The Blue Grass team is applying lessons learned during VX nerve agent M55 rocket destruction operations to optimize processing during the upcoming GB nerve agent M55 rocket destruction campaign.
“We learned things about how the new rocket processing equipment could be tuned up and adapted for better efficiency and throughput,” said Jeff Brubaker, technical advisor, Blue Grass Chemical Agent-Destruction Pilot Plant. “VX rocket operations were very helpful in showing us how to prepare for the GB M55 rockets, and we have been applying those lessons and making tweaks and changes during our changeover period.”
Some of the items included modifications to physical equipment, such as adapting a hold-down bracket for the machine that wraps the drained rocket warhead in plastic and enhancing the Punch and Drain Station to reduce the amount of decontamination work needed during and after operations, Brubaker said. Other changes included software code updates and design-change implementation. The team is also making process improvements to reduce worker entries into potentially toxic areas of the plant.
“The team also became familiar with the process of handling non-contaminated rocket motors and rocket warheads drained of their chemical agent in the main plant, both products of the destruction operations and considered secondary waste,” Brubaker said.

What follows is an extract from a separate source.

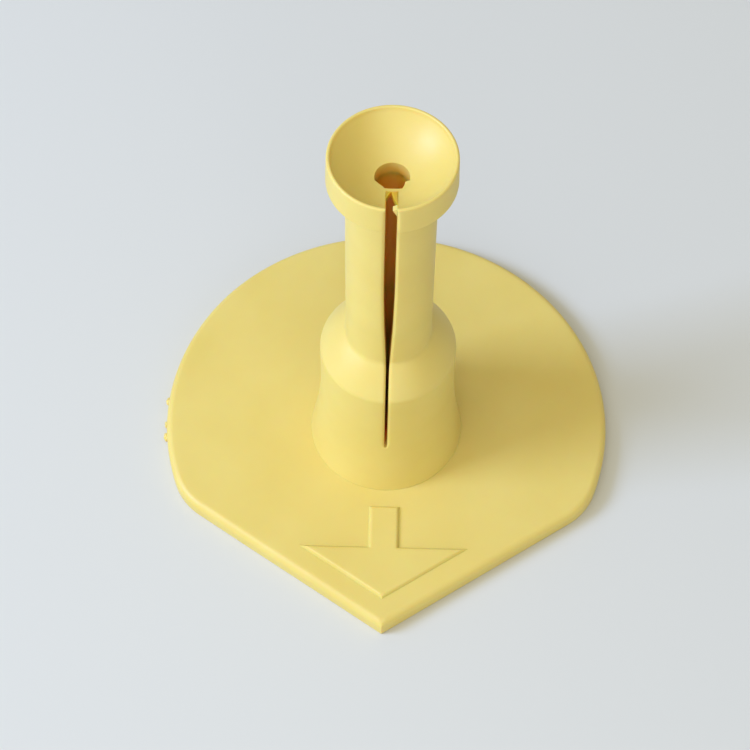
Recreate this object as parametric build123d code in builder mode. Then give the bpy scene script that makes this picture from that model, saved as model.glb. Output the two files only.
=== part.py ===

The rocket motors from VX operations were shipped to Alabama for destruction in the Anniston Static Detonation Chamber, or SDC. The Anniston SDC unit began destroying rocket motors March 29, 2022. The drained warheads were containerized, crated and delivered to temporary storage in the Chemical Limited Area on the Blue Grass Army Depot to await their destruction in one of the Blue Grass plant’s SDC units. These operations will continue for the GB M55 rocket campaign.
While the warheads do contain residual chemical agent, they are declared as destroyed per international Chemical Weapons Convention treaty requirements, Brubaker said. All rocket components are tracked by treaty representatives through their final destruction.
Destruction of the GB M55 rockets, the last of the five munition types in the original chemical weapons stockpile in Kentucky, are scheduled to begin in July.